I think it is worth pausing to celebrate what we—as a group—have accomplished. It has truly been a shared effort. The board of the Global Wellness Summit saw the need early on and commissioned the first global research report in 2007. Our research partner, SRI International, led by Katherine Johnston and Ophelia Yeung, turned out to be a great choice, and each of the seven research studies SRI has done for us resulted in groundbreaking numbers. Sponsors have stepped up each year to help cover costs (which are significant) of this global research so that we are able to make this valuable data available to anyone for free! Industry professionals have been generous with their time in taking surveys year after year and sharing data that helps our research become more and more accurate over time. I will even take a wee bit of credit for helping to define the research topics from one year to the next. In summary, it has been a collaborative effort and we all benefit as a result. 

I am reminded there are other industries—travel and tourism, for example—that also have very good data. The World Travel and Tourism Council (WTTC) and the United Nations World Tourism Organization (UNWTO) have done a great job presenting research numbers year after year and making them available to the public. (My thanks to Jean-Claude Baumgarten, former chairman of the WTTC who now sits on our board, for having introduced us to these great resources.) Their spirit of collaboration has been similar to ours.

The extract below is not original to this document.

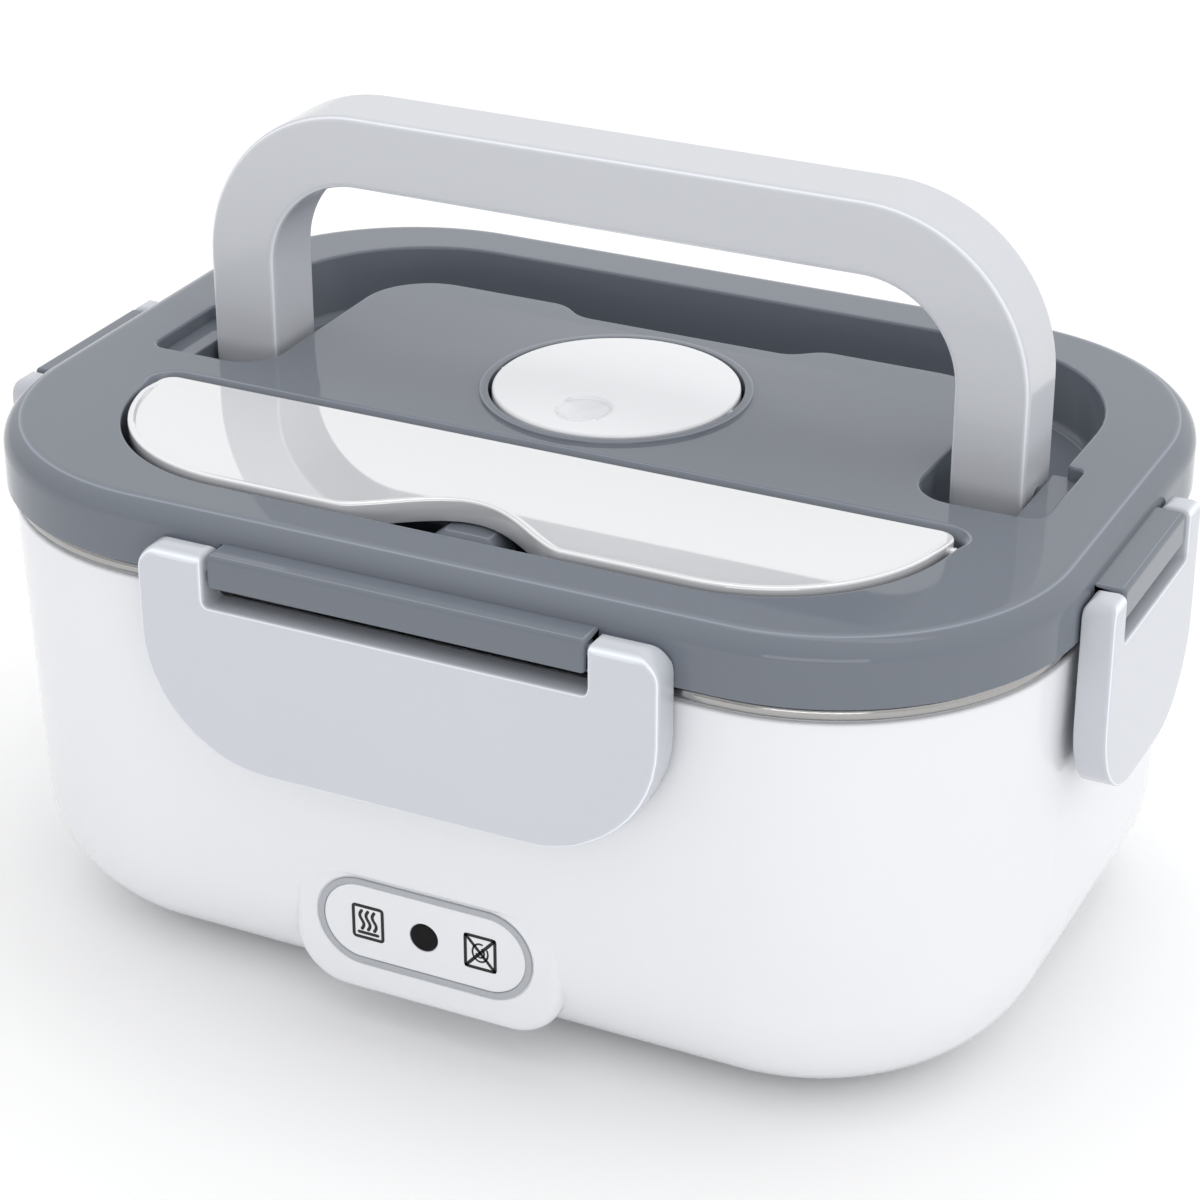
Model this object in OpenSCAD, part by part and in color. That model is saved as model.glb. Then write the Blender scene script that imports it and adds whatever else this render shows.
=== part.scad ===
// Electric lunch box: a heated plastic body that holds a steel food container,
// and a lift-off lid with a folding carry handle, a cutlery compartment under a
// half-moon cover, a rocking steam vent and four clip latches.
// X runs along the long side, Y towards the back, Z up. The origin is the
// bottom centre, on the table. Every wall follows the same rounded rectangle:
// its corner centres are shared, and a radius from them places each surface.

/* [Plan] */
// Length of the lid, side to side
body_len = 238; // [220:1:280]
// Depth of the lid, front to back
body_dep = 171; // [160:1:210]
// Plan radius of the lid's corners
corner_r = 54; // [50:1:60]

/* [Body] */
// Height of the feet under the body
foot_h = 1.5; // [1:0.1:4]
// Top of the plastic body above the table
body_top = 95.5; // [90:0.5:120]
// Step from the lid's side in to the body's side
lid_overhang = 1.6; // [1:0.1:3]
// Draft of the body's side, top to bottom edge
body_draft = 2.2; // [0.5:0.1:3]
// Radius of the body's rounded bottom edge
edge_r = 28; // [20:1:30]
// Wall of the plastic mouldings
wall = 2.4; // [1.8:0.1:3]
// Radius of the bottom opening from the corner centres
hatch_r = 22; // [18:1:24]

/* [Container] */
// Thickness of the steel sheet
steel_t = 0.8; // [0.5:0.1:1.2]
// Height of the rolled rim that shows under the lid
rim_h = 3.2; // [2.5:0.1:5]
// Radius of the container's mouth from the corner centres
mouth_r = 43.6; // [42:0.1:44]
// Draft of the container's side
pan_draft = 1.8; // [1:0.1:4]
// Food depth of the container
pan_depth = 55.2; // [40:0.2:60]
// Radius of the container's bottom edge
pan_edge_r = 10; // [6:0.5:14]
// Wall of the heating well round the container
well_wall = 2; // [1.5:0.1:2.5]
// Space between the container and the heating well
well_gap = 1.2; // [0.8:0.1:2]

/* [Lid] */
// Height of the lid above its lower edge
lid_h = 13.6; // [13:0.1:20]
// Gap between the steel rim and the lid's lower edge
seam = 0.4; // [0.3:0.1:1]
// Wall of the lid
lid_wall = 2.2; // [1.8:0.1:2.6]
// Radius of the lid's rounded top edge
lid_edge_r = 5; // [3:0.5:6]
// Depth of the handle trough below the lid's top
trough_depth = 15.4; // [14:0.1:16]
// Width of the rim between the lid's side and the trough
rim_w = 15.7; // [15.2:0.1:17]
// How far the trough reaches in front of the handle's pivots
slot_front = 21.6; // [19:0.2:22]
// How far the trough's outer walls stand in behind the pivots
cheek_in = 4; // [1:0.5:4.5]
// Gap between the handle's legs and the raised middle deck
deck_gap = 4; // [3:0.5:8]
// Gap between the folded grip and the deck's rear edge
grip_gap = 5.1; // [3:0.1:7]
// Plan radius of the deck's rear corners
deck_r = 16; // [10:1:20]
// Half the width of the finger recess in the deck's rear edge
recess_half = 22; // [15:1:28]
// Depth of that finger recess, also the rounding of its ends
recess_dep = 5; // [3:0.5:6]

/* [Handle] */
// Gap between the handle's legs and the trough's outer walls at the pivots
leg_gap = 8.3; // [7:0.1:12]
// Width of a leg, also the height of the grip
handle_bar = 16; // [12:0.5:18]
// Thickness of the handle, front to back
handle_t = 17.2; // [14:0.2:17.4]
// Outer radius of the handle's corners
handle_r = 37; // [30:1:40]
// Height of the grip's top above the lid
handle_rise = 55; // [45:1:55]
// Edge rounding of the handle
handle_edge = 2; // [1:0.1:3]
// Gap between the folded grip and the trough's rear wall
fold_gap = 1.2; // [0.8:0.1:2]
// Diameter of the handle's pivot pins
handle_pin = 5; // [4:0.5:6]

/* [Cutlery cover] */
// Distance from the trough's front end to the cover
cover_back = 13; // [12:0.5:16]
// Distance from the lid's front to the cover
cover_in = 16; // [16:0.5:18]
// Distance from the lid's sides to the cover
cover_side = 28; // [27:0.5:36]
// Length of the cover's straight ends
cover_end = 4; // [4:0.5:8]
// Plan radius of the cover's rear corners
cover_corner = 3.6; // [1:0.2:4]
// Thickness of the cover
cover_t = 2.6; // [2:0.1:3]
// Width of the finger notch at the cover's front edge
notch_w = 45; // [34:1:50]
// Depth of the finger notch
notch_dep = 12; // [8:0.5:14]
// Depth of the cover's skirt along the notch
skirt_dep = 3.6; // [2:0.2:4]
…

In fact, when SRI did the wellness tourism research, they purposely aligned with the way the travel industry defines and reports tourism. After all, it helps all of us to be comparing apples to apples.

The medical tourism sector is at a place where it, too, would benefit greatly from getting global figures together. If I had just a bit more time (and someone would be willing to write a check to cover the expenses), I would be tempted to help shepherd the research so we would all benefit from reliable figures.  

Just saying.  

One thought on “What’s on My Mind: Grrr! Lack of Reliable Data is so Frustrating”

  1. Agree wholeheartedly on lack of reliable data in the medical tourism sector. Divergent reports by established research houses such as Deloitte Health, spectacularly overs-forecasted US outbound medical travel at some 10 million patients in 2010, while McKinsey in the same month pegged the total number of international medical travelers at 65,000. Both reports were politically motivated, not data-driven, with an eye on the media, not objective research.

    Similarly, and perhaps more unsettling in the data department, is the deplorable lack of consumer access to cost and clinical outcomes data for healthcare, including the full spectrum–from high-acuity tertiary care to the simplest preventive screening. Try to get a price for a simple MRI here in the US. Can’t do it. Try to learn about clinical outcomes for a hip surgery at Mayo vs. your local hospital. Nope, not available, not to healthcare consumers anyway. In an age of instant access to reliable information, the medical care industry status quo continues to keep patients in the dark, veiled in secrecy around patient protection, data privacy, and complexity-of-care hogwash. I look forward to the day when these walls come down and today’s healthcare druids become relics, artfully disrupted by technology and a good dose of healthy competition.